WRITTEN REQUEST:
Give back the lines exactly, from the first one to the line with "to its middle", both ends included.

□ □ □ □ □ □ □

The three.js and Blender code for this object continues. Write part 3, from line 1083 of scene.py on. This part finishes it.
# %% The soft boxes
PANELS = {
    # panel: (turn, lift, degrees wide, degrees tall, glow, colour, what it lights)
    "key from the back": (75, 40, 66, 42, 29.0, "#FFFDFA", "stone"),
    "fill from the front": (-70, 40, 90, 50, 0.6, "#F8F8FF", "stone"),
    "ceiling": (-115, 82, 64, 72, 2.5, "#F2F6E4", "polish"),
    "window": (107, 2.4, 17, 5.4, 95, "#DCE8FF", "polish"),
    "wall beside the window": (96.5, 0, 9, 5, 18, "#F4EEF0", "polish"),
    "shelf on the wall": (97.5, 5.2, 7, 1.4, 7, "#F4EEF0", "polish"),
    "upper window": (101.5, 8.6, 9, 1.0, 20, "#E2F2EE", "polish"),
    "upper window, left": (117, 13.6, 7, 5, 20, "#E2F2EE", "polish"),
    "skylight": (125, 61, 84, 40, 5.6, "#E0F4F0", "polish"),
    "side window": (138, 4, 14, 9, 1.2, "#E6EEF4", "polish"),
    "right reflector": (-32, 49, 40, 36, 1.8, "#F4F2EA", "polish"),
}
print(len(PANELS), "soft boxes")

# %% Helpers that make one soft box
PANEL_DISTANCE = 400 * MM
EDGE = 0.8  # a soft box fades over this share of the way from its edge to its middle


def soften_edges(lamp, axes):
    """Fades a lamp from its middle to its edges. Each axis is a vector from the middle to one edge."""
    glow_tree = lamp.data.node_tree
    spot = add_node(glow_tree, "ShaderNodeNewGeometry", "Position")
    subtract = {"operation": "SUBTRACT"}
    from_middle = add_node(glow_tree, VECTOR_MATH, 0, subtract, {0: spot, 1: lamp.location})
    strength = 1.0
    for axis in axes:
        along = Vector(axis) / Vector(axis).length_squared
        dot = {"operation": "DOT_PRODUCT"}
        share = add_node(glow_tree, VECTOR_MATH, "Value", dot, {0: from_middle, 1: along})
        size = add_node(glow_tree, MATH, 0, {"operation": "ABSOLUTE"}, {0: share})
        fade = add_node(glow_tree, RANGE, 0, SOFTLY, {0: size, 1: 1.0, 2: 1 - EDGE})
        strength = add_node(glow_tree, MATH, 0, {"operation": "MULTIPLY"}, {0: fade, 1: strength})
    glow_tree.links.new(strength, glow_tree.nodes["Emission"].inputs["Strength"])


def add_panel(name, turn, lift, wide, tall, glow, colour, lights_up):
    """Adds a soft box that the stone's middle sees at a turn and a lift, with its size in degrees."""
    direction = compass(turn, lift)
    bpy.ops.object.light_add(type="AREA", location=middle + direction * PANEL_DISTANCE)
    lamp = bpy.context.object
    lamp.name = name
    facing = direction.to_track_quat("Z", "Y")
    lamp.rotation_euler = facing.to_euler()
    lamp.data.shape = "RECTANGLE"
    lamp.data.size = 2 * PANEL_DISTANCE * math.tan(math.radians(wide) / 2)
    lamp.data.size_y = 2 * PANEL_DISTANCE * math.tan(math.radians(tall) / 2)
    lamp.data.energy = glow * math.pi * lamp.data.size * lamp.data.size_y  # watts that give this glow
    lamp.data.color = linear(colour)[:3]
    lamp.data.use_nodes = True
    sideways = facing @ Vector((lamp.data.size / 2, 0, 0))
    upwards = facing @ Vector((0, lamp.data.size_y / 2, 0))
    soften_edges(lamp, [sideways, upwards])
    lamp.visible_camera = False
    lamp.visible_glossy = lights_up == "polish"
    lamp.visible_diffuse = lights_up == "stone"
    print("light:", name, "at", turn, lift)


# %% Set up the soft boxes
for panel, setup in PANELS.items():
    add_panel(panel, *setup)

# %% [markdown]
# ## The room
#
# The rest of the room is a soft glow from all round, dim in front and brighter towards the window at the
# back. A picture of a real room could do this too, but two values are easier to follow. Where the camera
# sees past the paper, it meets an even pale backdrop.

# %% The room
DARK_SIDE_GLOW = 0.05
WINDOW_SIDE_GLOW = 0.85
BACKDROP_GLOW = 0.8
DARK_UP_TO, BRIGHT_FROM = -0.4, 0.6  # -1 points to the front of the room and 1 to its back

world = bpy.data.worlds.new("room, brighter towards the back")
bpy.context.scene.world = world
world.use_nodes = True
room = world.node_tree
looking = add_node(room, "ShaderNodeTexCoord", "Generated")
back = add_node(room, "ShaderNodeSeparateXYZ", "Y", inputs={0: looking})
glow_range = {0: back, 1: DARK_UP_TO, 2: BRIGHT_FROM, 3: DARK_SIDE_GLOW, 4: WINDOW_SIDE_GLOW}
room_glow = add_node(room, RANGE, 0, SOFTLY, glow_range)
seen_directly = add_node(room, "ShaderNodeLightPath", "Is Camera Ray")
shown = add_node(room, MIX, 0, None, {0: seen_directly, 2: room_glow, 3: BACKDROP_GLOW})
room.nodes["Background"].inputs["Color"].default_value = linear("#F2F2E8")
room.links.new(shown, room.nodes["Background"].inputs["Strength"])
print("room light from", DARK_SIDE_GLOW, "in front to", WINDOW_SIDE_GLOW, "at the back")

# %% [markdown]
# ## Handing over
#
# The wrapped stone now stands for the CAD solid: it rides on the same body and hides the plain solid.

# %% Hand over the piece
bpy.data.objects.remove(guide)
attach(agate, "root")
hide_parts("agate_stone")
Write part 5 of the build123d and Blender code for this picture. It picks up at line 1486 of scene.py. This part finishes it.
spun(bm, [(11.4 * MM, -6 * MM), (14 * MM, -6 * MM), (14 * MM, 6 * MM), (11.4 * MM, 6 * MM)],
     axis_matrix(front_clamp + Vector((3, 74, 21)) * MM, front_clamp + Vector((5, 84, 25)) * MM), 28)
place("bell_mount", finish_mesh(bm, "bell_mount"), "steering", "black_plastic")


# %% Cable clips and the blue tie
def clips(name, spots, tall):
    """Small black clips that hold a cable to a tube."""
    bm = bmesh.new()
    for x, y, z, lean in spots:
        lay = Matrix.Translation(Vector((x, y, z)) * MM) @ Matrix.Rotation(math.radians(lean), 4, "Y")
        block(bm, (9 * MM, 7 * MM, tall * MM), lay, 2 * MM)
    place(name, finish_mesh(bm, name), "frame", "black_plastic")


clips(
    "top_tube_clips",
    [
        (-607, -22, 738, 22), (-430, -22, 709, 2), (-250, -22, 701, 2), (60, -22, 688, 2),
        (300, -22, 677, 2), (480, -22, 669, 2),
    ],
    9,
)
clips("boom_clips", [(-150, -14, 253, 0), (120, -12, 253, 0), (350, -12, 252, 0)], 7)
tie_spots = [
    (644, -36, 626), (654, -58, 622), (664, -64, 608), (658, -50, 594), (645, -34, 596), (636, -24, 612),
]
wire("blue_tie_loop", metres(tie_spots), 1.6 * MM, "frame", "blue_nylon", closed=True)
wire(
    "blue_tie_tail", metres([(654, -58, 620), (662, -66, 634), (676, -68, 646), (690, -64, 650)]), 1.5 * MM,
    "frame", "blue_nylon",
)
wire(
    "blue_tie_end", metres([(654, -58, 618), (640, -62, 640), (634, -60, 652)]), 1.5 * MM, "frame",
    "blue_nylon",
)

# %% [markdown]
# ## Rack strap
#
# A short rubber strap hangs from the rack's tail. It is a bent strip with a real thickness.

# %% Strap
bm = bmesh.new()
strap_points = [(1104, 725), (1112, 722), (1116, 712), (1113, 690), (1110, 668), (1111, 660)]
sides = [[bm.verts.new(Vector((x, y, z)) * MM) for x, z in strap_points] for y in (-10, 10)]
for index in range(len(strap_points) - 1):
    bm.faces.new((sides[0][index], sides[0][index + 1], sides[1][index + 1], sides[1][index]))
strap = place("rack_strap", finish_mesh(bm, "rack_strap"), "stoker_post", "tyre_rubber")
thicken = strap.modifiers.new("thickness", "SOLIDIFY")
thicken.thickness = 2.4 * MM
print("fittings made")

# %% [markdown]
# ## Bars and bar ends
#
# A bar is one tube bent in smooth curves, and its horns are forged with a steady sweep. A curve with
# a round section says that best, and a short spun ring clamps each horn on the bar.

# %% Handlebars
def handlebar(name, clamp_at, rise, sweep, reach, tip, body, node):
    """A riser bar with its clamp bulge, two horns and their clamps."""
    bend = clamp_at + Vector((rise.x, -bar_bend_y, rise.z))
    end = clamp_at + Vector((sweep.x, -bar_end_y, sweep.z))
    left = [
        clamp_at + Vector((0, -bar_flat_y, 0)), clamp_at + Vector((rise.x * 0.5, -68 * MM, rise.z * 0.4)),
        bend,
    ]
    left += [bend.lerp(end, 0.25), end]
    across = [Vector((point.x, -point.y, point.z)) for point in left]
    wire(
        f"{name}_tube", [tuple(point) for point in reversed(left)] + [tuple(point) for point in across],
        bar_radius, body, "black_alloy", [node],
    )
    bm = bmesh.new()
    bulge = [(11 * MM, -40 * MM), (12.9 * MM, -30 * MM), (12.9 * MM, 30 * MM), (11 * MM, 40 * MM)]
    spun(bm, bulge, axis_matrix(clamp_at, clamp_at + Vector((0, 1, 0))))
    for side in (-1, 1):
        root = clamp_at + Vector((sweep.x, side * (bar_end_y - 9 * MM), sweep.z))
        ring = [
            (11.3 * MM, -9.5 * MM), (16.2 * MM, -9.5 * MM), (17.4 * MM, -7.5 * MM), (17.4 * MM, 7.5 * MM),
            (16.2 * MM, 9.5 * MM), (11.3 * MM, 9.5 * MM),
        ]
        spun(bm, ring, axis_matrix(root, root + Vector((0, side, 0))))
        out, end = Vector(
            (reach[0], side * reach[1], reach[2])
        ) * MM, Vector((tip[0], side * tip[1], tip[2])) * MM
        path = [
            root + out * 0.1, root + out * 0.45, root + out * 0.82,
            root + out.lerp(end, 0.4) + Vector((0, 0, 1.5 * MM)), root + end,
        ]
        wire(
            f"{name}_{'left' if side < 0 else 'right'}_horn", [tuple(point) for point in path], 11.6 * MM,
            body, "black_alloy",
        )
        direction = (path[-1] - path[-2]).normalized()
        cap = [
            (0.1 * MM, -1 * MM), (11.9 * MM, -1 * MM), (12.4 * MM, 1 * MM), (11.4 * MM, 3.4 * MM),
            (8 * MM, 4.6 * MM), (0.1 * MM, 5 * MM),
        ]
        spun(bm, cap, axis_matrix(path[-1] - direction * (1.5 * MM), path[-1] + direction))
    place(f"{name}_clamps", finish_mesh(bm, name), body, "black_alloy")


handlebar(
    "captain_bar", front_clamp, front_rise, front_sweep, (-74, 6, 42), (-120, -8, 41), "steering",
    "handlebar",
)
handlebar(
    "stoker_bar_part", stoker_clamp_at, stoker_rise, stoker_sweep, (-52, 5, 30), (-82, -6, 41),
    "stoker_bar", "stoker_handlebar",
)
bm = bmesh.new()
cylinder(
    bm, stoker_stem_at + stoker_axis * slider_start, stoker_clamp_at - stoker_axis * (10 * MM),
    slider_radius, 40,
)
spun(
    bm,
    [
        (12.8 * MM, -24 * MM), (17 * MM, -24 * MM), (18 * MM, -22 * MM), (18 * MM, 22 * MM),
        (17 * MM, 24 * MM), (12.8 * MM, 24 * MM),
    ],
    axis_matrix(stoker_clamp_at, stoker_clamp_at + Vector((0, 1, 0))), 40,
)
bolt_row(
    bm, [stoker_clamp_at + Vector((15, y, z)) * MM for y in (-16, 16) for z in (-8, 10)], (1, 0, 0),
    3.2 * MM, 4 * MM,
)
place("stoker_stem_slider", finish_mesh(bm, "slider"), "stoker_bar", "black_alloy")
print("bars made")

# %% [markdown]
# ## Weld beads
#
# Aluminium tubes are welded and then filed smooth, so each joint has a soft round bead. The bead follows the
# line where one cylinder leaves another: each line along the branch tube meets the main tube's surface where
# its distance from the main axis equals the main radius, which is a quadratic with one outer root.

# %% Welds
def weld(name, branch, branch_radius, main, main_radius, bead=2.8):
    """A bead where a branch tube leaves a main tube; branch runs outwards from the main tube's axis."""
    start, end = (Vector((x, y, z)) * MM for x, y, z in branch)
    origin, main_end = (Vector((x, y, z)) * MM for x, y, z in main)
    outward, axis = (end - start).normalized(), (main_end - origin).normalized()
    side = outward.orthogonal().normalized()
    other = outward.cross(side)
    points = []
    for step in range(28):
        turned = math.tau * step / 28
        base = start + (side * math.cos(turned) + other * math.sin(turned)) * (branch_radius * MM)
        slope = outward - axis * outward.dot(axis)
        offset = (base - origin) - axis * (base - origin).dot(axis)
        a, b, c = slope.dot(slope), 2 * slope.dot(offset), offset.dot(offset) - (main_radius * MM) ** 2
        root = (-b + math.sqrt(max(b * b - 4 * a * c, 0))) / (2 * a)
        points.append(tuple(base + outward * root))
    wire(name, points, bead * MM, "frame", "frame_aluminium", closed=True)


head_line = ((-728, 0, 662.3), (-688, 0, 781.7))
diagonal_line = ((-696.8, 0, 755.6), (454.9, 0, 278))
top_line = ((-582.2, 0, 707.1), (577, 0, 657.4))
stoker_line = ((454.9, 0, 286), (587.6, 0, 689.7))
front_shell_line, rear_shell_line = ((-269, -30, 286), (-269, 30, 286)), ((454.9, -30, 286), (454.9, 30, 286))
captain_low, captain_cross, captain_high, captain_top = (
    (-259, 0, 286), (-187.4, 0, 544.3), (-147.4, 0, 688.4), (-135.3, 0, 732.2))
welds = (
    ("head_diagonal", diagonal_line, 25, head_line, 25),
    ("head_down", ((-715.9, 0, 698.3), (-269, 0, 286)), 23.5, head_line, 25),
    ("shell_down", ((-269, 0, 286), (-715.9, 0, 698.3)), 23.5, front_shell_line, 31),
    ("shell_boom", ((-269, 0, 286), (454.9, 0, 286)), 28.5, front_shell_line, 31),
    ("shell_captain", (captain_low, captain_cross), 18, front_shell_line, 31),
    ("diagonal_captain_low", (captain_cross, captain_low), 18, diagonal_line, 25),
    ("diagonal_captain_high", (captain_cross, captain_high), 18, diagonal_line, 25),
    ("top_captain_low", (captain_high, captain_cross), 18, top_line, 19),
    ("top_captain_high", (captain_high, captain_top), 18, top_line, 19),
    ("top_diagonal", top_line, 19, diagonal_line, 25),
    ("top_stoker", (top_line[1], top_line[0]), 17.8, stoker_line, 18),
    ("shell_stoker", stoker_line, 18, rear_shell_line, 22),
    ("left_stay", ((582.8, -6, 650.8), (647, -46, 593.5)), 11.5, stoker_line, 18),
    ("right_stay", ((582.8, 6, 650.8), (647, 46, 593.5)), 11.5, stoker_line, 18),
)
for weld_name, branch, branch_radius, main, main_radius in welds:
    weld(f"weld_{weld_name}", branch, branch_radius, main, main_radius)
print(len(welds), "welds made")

□ □ □ □ □ □ □

FINAL RESULT:
The three.js and Blender code for this object continues. Write part 3, from line 1083 of scene.py on. This part finishes it.
# %% The soft boxes
PANELS = {
    # panel: (turn, lift, degrees wide, degrees tall, glow, colour, what it lights)
    "key from the back": (75, 40, 66, 42, 29.0, "#FFFDFA", "stone"),
    "fill from the front": (-70, 40, 90, 50, 0.6, "#F8F8FF", "stone"),
    "ceiling": (-115, 82, 64, 72, 2.5, "#F2F6E4", "polish"),
    "window": (107, 2.4, 17, 5.4, 95, "#DCE8FF", "polish"),
    "wall beside the window": (96.5, 0, 9, 5, 18, "#F4EEF0", "polish"),
    "shelf on the wall": (97.5, 5.2, 7, 1.4, 7, "#F4EEF0", "polish"),
    "upper window": (101.5, 8.6, 9, 1.0, 20, "#E2F2EE", "polish"),
    "upper window, left": (117, 13.6, 7, 5, 20, "#E2F2EE", "polish"),
    "skylight": (125, 61, 84, 40, 5.6, "#E0F4F0", "polish"),
    "side window": (138, 4, 14, 9, 1.2, "#E6EEF4", "polish"),
    "right reflector": (-32, 49, 40, 36, 1.8, "#F4F2EA", "polish"),
}
print(len(PANELS), "soft boxes")

# %% Helpers that make one soft box
PANEL_DISTANCE = 400 * MM
EDGE = 0.8  # a soft box fades over this share of the way from its edge to its middle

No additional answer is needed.